Task instructions: Every line of the data must be copied exactly.

Data section:
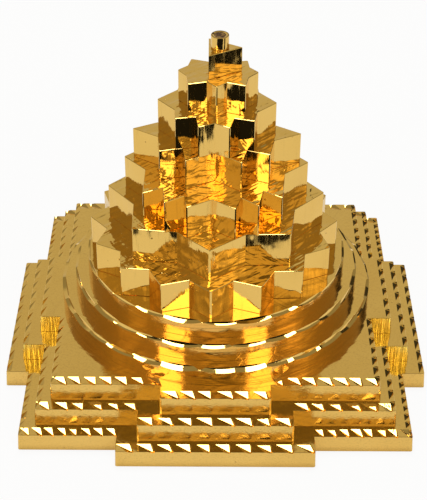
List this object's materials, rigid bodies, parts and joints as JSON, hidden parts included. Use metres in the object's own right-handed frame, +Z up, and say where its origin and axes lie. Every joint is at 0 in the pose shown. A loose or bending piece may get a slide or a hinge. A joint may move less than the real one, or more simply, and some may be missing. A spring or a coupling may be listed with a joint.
{
  "type": "meru shri yantra",
  "caption": "Stepped pyramid of gated square plates, round steps and star shaped tiers in gold plated brass, with a round bindu at the tip.",
  "frame": {"origin": "on the underside of the lower plate, below the centre of its outline", "axes": "+Z up through the bindu, +X to the side that the top triangle points to, -Y to the front of the picture"},
  "size_m": [0.089, 0.089, 0.073],
  "materials": {
    "gold_plate": "polished gold plate, mirror bright, with bright cut edges",
    "plain_brass": "turned, satin",
    "steel": "ground"
  },
  "bodies": {
    "root": {"base_plate_lower": "gold_plate", "base_plate_middle": "gold_plate", "base_plate_upper": "gold_plate", "round_step_lower": "gold_plate", "round_step_middle": "gold_plate", "round_step_upper": "gold_plate", "sixteen_petal_tier": "gold_plate", "eight_petal_tier": "gold_plate", "fourteen_point_tier": "gold_plate", "outer_ten_point_tier": "gold_plate", "inner_ten_point_tier": "gold_plate", "eight_point_tier": "gold_plate", "triangle_block": "gold_plate", "bindu_tie_bolt": "gold_plate", "tie_washer": "plain_brass", "tie_nut": "plain_brass", "base_screw_1": "plain_brass", "base_screw_2": "plain_brass", "base_screw_3": "plain_brass", "base_screw_4": "plain_brass", "base_dowel_1": "steel", "base_dowel_2": "steel", "step_pin_1": "steel", "step_pin_2": "steel", "tower_pin_1": "steel", "tower_pin_2": "steel"}
  },
  "joints": []
}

Solution to the exercise:
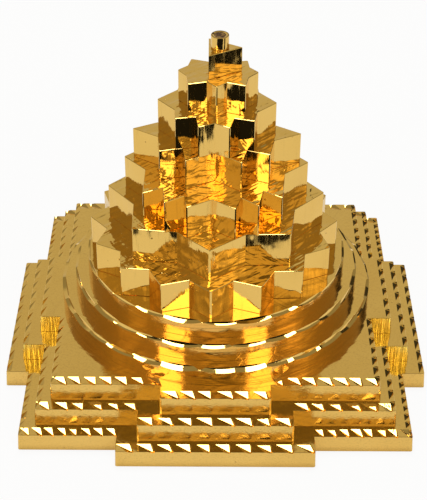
List this object's materials, rigid bodies, parts and joints as JSON, hidden parts included. Use metres in the object's own right-handed frame, +Z up, and say where its origin and axes lie. Every joint is at 0 in the pose shown. A loose or bending piece may get a slide or a hinge. A joint may move less than the real one, or more simply, and some may be missing. A spring or a coupling may be listed with a joint.
{
  "type": "meru shri yantra",
  "caption": "Stepped pyramid of gated square plates, round steps and star shaped tiers in gold plated brass, with a round bindu at the tip.",
  "frame": {"origin": "on the underside of the lower plate, below the centre of its outline", "axes": "+Z up through the bindu, +X to the side that the top triangle points to, -Y to the front of the picture"},
  "size_m": [0.089, 0.089, 0.073],
  "materials": {
    "gold_plate": "polished gold plate, mirror bright, with bright cut edges",
    "plain_brass": "turned, satin",
    "steel": "ground"
  },
  "bodies": {
    "root": {"base_plate_lower": "gold_plate", "base_plate_middle": "gold_plate", "base_plate_upper": "gold_plate", "round_step_lower": "gold_plate", "round_step_middle": "gold_plate", "round_step_upper": "gold_plate", "sixteen_petal_tier": "gold_plate", "eight_petal_tier": "gold_plate", "fourteen_point_tier": "gold_plate", "outer_ten_point_tier": "gold_plate", "inner_ten_point_tier": "gold_plate", "eight_point_tier": "gold_plate", "triangle_block": "gold_plate", "bindu_tie_bolt": "gold_plate", "tie_washer": "plain_brass", "tie_nut": "plain_brass", "base_screw_1": "plain_brass", "base_screw_2": "plain_brass", "base_screw_3": "plain_brass", "base_screw_4": "plain_brass", "base_dowel_1": "steel", "base_dowel_2": "steel", "step_pin_1": "steel", "step_pin_2": "steel", "tower_pin_1": "steel", "tower_pin_2": "steel"}
  },
  "joints": []
}